WRITTEN REQUEST:
Return the listing below word for word.

============

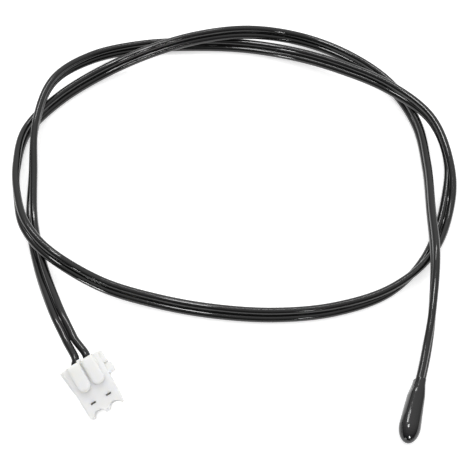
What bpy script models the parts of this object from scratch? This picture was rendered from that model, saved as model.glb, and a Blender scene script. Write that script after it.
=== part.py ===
# Bead thermistor: a dipped, drop-shaped sensing head on a flat twin cable, which lies in a loose
# coil of one and three quarter turns and ends in a two-way crimp connector.
# Metres, +Z up. The origin is on the floor under the middle of the sensing head, and the head's
# length runs along Y, with its tip towards -Y.

import math

import bmesh
import bpy
from mathutils import Matrix, Vector

mm = 0.001
weld_distance = 0.001 * mm
spin_weld_distance = 0.0005 * mm
smooth_angle = math.radians(35)

# Flat twin cable: two round insulated cores side by side with a web between them
core_diameter = 1.2 * mm
core_pitch = 1.2 * mm
web_thickness = 0.5 * mm
lobe_segments = 9
cable_points = 74
leg_diameter = 1.18 * mm
leg_root = 0.9 * mm
leg_straight = 0.9 * mm
leg_points = 12
strand_diameter = 0.16 * mm
strand_lay = 8.0 * mm
strand_points = 5
strand_sides = 24

# Sensing head: an epoxy drop dipped over the end of the cable
head_length = 10.0 * mm
head_width = 3.2 * mm
head_height = 3.0 * mm
head_nose = 2.6 * mm
shoulder_from_neck = 3.2 * mm
shoulder_width = 2.5 * mm
shoulder_height = 2.78 * mm
neck_coat = 0.15 * mm
neck_rise = 1.44 * mm
head_roll = math.radians(16)
nose_squareness = 2.0
neck_squareness = 3.2
head_segments = 36
nose_rings = 9
nose_ring_start = 0.35
body_rings = 5
neck_rings = 8
reach_steps = 96
potting_gap = 0.05 * mm

# Inside the head, measured along it
cable_grip = 1.8 * mm
head_strip = 1.3 * mm
joint_length = 1.4 * mm
joint_diameter = 0.84 * mm
joint_bite = 0.4 * mm
joint_lip = 0.02 * mm
joint_barrel = 0.35
joint_segments = 16
lead_diameter = 0.2 * mm
lead_spread = 0.44 * mm
lead_straight = 0.64 * mm
lead_straight_most = 1 / 3
lead_points_count = 9
lead_overrun = 0.2 * mm
nose_wall = 1.15 * mm
element_length = 1.5 * mm
element_diameter = 1.1 * mm

# Two-way housing: x across, y from the mating end to the wire end, z up from its broad face
pitch = 2.5 * mm
housing_length = 8.0 * mm
housing_width = 5.94 * mm
tip_width = 5.44 * mm
housing_height = 4.2 * mm
housing_edge = 0.14 * mm
flange_reach = 3.5 * mm
flange_length = 1.9 * mm
rib_reach = 3.9 * mm
rib_length = 1.4 * mm
rib_from_back = 2.1 * mm
wedge_reach = 3.4 * mm
wedge_length = 3.8 * mm
shoulder_bottom = 0.55 * mm
shoulder_top = 3.4 * mm
shoulder_sunk = 0.4 * mm
boss_width = 1.96 * mm
boss_length = 4.35 * mm
boss_rise = 0.88 * mm
boss_offset = 1.12 * mm
boss_edge = 0.34 * mm
boss_arc_steps = 12
tab_width = 0.8 * mm
tab_reach = 0.3 * mm
tab_rise = 0.3 * mm
tab_above_cavity = 0.2 * mm
arch_depth = 0.68 * mm
arch_width = 1.9 * mm
front_wall = 0.3 * mm
cavity_width = 1.9 * mm
cavity_floor = 0.95 * mm
cavity_ceiling = 3.7 * mm
socket_cavity_width = 1.7 * mm
socket_cavity_length = 3.3 * mm
socket_cavity_floor = 1.1 * mm
socket_cavity_ceiling = 3.25 * mm
pin_hole = 1.0 * mm
pin_funnel = 1.5 * mm
funnel_start = 0.05 * mm
window_width = 0.78 * mm
window_length = 0.28 * mm
window_from_end = 1.68 * mm
cutter_overrun = 0.5 * mm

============

COMPLETE OUTPUT:
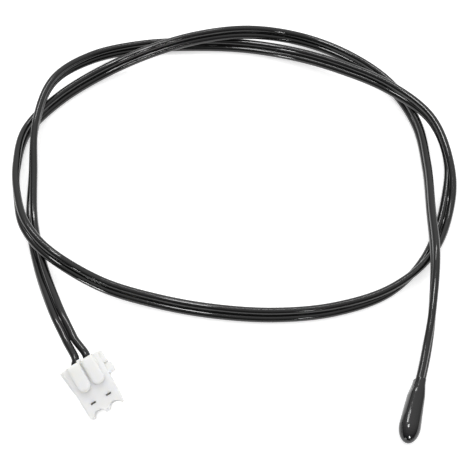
What bpy script models the parts of this object from scratch? This picture was rendered from that model, saved as model.glb, and a Blender scene script. Write that script after it.
=== part.py ===
# Bead thermistor: a dipped, drop-shaped sensing head on a flat twin cable, which lies in a loose
# coil of one and three quarter turns and ends in a two-way crimp connector.
# Metres, +Z up. The origin is on the floor under the middle of the sensing head, and the head's
# length runs along Y, with its tip towards -Y.

import math

import bmesh
import bpy
from mathutils import Matrix, Vector

mm = 0.001
weld_distance = 0.001 * mm
spin_weld_distance = 0.0005 * mm
smooth_angle = math.radians(35)

# Flat twin cable: two round insulated cores side by side with a web between them
core_diameter = 1.2 * mm
core_pitch = 1.2 * mm
web_thickness = 0.5 * mm
lobe_segments = 9
cable_points = 74
leg_diameter = 1.18 * mm
leg_root = 0.9 * mm
leg_straight = 0.9 * mm
leg_points = 12
strand_diameter = 0.16 * mm
strand_lay = 8.0 * mm
strand_points = 5
strand_sides = 24

# Sensing head: an epoxy drop dipped over the end of the cable
head_length = 10.0 * mm
head_width = 3.2 * mm
head_height = 3.0 * mm
head_nose = 2.6 * mm
shoulder_from_neck = 3.2 * mm
shoulder_width = 2.5 * mm
shoulder_height = 2.78 * mm
neck_coat = 0.15 * mm
neck_rise = 1.44 * mm
head_roll = math.radians(16)
nose_squareness = 2.0
neck_squareness = 3.2
head_segments = 36
nose_rings = 9
nose_ring_start = 0.35
body_rings = 5
neck_rings = 8
reach_steps = 96
potting_gap = 0.05 * mm

# Inside the head, measured along it
cable_grip = 1.8 * mm
head_strip = 1.3 * mm
joint_length = 1.4 * mm
joint_diameter = 0.84 * mm
joint_bite = 0.4 * mm
joint_lip = 0.02 * mm
joint_barrel = 0.35
joint_segments = 16
lead_diameter = 0.2 * mm
lead_spread = 0.44 * mm
lead_straight = 0.64 * mm
lead_straight_most = 1 / 3
lead_points_count = 9
lead_overrun = 0.2 * mm
nose_wall = 1.15 * mm
element_length = 1.5 * mm
element_diameter = 1.1 * mm

# Two-way housing: x across, y from the mating end to the wire end, z up from its broad face
pitch = 2.5 * mm
housing_length = 8.0 * mm
housing_width = 5.94 * mm
tip_width = 5.44 * mm
housing_height = 4.2 * mm
housing_edge = 0.14 * mm
flange_reach = 3.5 * mm
flange_length = 1.9 * mm
rib_reach = 3.9 * mm
rib_length = 1.4 * mm
rib_from_back = 2.1 * mm
wedge_reach = 3.4 * mm
wedge_length = 3.8 * mm
shoulder_bottom = 0.55 * mm
shoulder_top = 3.4 * mm
shoulder_sunk = 0.4 * mm
boss_width = 1.96 * mm
boss_length = 4.35 * mm
boss_rise = 0.88 * mm
boss_offset = 1.12 * mm
boss_edge = 0.34 * mm
boss_arc_steps = 12
tab_width = 0.8 * mm
tab_reach = 0.3 * mm
tab_rise = 0.3 * mm
tab_above_cavity = 0.2 * mm
arch_depth = 0.68 * mm
arch_width = 1.9 * mm
front_wall = 0.3 * mm
cavity_width = 1.9 * mm
cavity_floor = 0.95 * mm
cavity_ceiling = 3.7 * mm
socket_cavity_width = 1.7 * mm
socket_cavity_length = 3.3 * mm
socket_cavity_floor = 1.1 * mm
socket_cavity_ceiling = 3.25 * mm
pin_hole = 1.0 * mm
pin_funnel = 1.5 * mm
funnel_start = 0.05 * mm
window_width = 0.78 * mm
window_length = 0.28 * mm
window_from_end = 1.68 * mm
cutter_overrun = 0.5 * mm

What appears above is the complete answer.